Nike set us the task of engaging young people with Nike Running around the weekend of the London Marathon. The insight driving this was that there are groups of young people running, who were not yet adopting the title "runner".
While it was vital that whatever we did was consistent with and conveyed Nike's view on running, it was evident from the start that a message-based campaign wasn't going to be enough. We needed to get people out and active; and introduce to them a new way to run. The main goal was to make it accessible, both in its location and the format of the event. We decided the best strategic option to deliver this would be to augment the running experience: creating a layer of experience on top of the run that aimed to alter how the activity would be interacted with.
CREATING THE GRID
We set six core objectives for the concept to deliver against: a playful, game-like experience; make it flexible and fun; use technology as an enabler, not a barrier; make it consistent with the Nike running POV; make it uniquely London; make it a platform that can be built on in the future.
The basic premise of GRID turns London into a game board, challenging runners to "claim their streets" by amassing points for runs completed in their, and other, postcodes. Points, badges and prizes are awarded for speed, attrition, routes and other "unlockables" as the game unfolded.
Players could play at any time of the day or night, in any postcode, as casually or as seriously as they wanted. Players connected their GRID profiles with their own social networking platforms, and a central Facebook group allowed GRID to engage in a live dialogue with players as events unfolded.

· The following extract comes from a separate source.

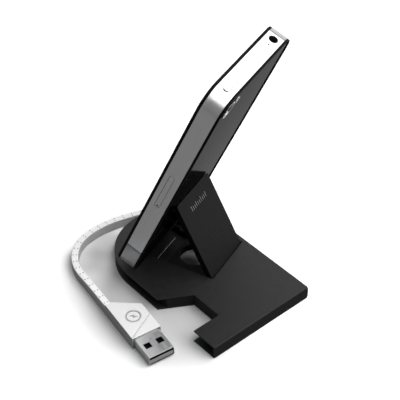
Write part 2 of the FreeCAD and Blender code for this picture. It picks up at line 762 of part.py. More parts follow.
def make_band():
    """One ring of metal, opened for every button, slot and port, then split at its gaps."""
    ring = new_body("band_ring")
    outline = new_sketch(ring, "band_outline", "YZ_Plane", BAND_FROM)
    half = HALF_BODY
    draw_rounded(outline, "-" + half, half, "0", "body_length", "corner_radius")
    draw_rounded(outline, "-" + INNER_HALF, INNER_HALF, "band_wall", INNER_TOP, "corner_radius - band_wall")
    pad(ring, outline, BAND_DEPTH)

    beyond_top = "(body_length + 1)"
    through_top = "band_wall + 2"
    far_from = "(body_width / 2 - band_wall - 1)"
    port_half = "(port_width / 2 + port_wall)"
    tools = [
        rod("jack_hole", "jack_bore + jack_wall", through_top, (MIDDLE_X, JACK_Y, INNER_TOP + " - 1")),
        rod("mic_hole", "mic_radius", through_top, (MIDDLE_X, MIC_Y, INNER_TOP + " - 1")),
        middle_box(
            "power_hole", "power_thick / 2 + shell_gap",
            (POWER_Y + " - power_length / 2 - shell_gap", POWER_Y + " + power_length / 2 + shell_gap"),
            (INNER_TOP + " - 1", beyond_top),
        ),
        middle_box(
            "mute_hole", "(mute_thick + mute_travel) / 2 + shell_gap", (far_from, HALF_BODY + " + 1"),
            (MUTE_Z + " - mute_length / 2 - shell_gap", MUTE_Z + " + mute_length / 2 + shell_gap"),
        ),
        middle_box(
            "tray_hole", "tray_thick / 2 + shell_gap", ("-%s - 1" % HALF_BODY, "-%s + 1" % INNER_HALF),
            ("tray_bottom - shell_gap", "tray_bottom + tray_length + shell_gap"), "tray_x",
        ),
        middle_box(
            "port_hole", "port_thick / 2 + port_wall", ("-" + port_half, port_half), ("-1", "band_wall + 1")
        ),
    ]
    for key, height in VOLUME_HEIGHTS.items():
        foot = (MIDDLE_X, far_from, height)
        tools.append(rod(key + "_hole", "key_radius + shell_gap", "band_wall + 2", foot, "y"))
    for side in (-1, 1):
        centre = "%d * grille_y" % side
        foot = (MIDDLE_X, "%d * screw_y" % side, "-1")
        tools.append(rod("screw_hole_%d" % side, "screw_radius", "band_wall + 2", foot))
        tools.append(
            middle_box(
                "grille_hole_%d" % side, "grille_height / 2",
                (centre + " - grille_run / 2", centre + " + grille_run / 2"),
                ("-1", "band_wall + 1"),
            )
        )
    opened = cut("band_opened", ring, tools)

    above = "(side_gap_height + gap_width / 2)"
    below = "(side_gap_height - gap_width / 2)"
    left = "(body_width / 2 - top_gap_x - gap_width / 2)"
    right = "(body_width / 2 - top_gap_x + gap_width / 2)"
    wide = "(body_width / 2 + 1)"
    regions = {
        "band_near": middle_box("near_region", "body_thick", ("-" + wide, left), (above, beyond_top)),
        "band_far": middle_box("far_region", "body_thick", (right, wide), (above, beyond_top)),
        "band_foot": middle_box("foot_region", "body_thick", ("-" + wide, wide), ("-1", below)),
    }
    for label, region in regions.items():
        finish(common(label + "_part", opened, region), label, HANDSET_PLACE)
    side_gaps = middle_box("side_gaps", "body_thick", ("-" + wide, wide), (below, above))
    top_gap = middle_box("top_gap", "body_thick", (left, right), ("body_length - corner_radius", beyond_top))
    gaps = joined("gap_regions", [side_gaps, top_gap])
    return finish(common("gap_inserts", opened, gaps), "band_gap_strips", HANDSET_PLACE)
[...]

Advertising also played a role: digital out-of-home in each postcode celebrated the leaders in real-time throughout the day. This had a dual purpose: not only did it motivate the participants, it also amplified the game to a larger, non-participating audience, turning the idea into a wider Nike Running brand campaign.
The GRID itself - or how we pinpointed player location - was the biggest question that we faced.

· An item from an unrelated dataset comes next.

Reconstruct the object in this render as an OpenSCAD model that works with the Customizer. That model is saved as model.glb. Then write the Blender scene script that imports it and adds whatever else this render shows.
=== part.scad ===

Partnering with one of the major mobile location services was an obvious option, but instead, we focused on one of the massive pieces of pre-digital infrastructure still around London: BT phone boxes.
This re-appropriation of an iconic system achieved a few things. First, it completely removed technological barriers to entry. Second, it delivered a surprising, subversive and urban tone to the game. Third, it grounded the game in the real world, and provided a "sense of place" that wouldn't be achievable solely through mobile platforms.
GRID is part of a growing category of ideas that sits within, as Tom Coates of Yahoo! describes, the "real world web"; connected, physical things that blur the physical and virtual spaces - things that thrive primarily because they excite us as humans, rather than being a vehicle for demonstrating technical capability. Fun and competition ruled over technology and tradition, which led to almost 3,000 individual runs being logged on the day. Further performance data is not yet available, but given some of the initial feedback via the group, the experience was rewarding and enjoyable for those involved.
- Graeme Douglas is the strategy director at Wieden & Kennedy.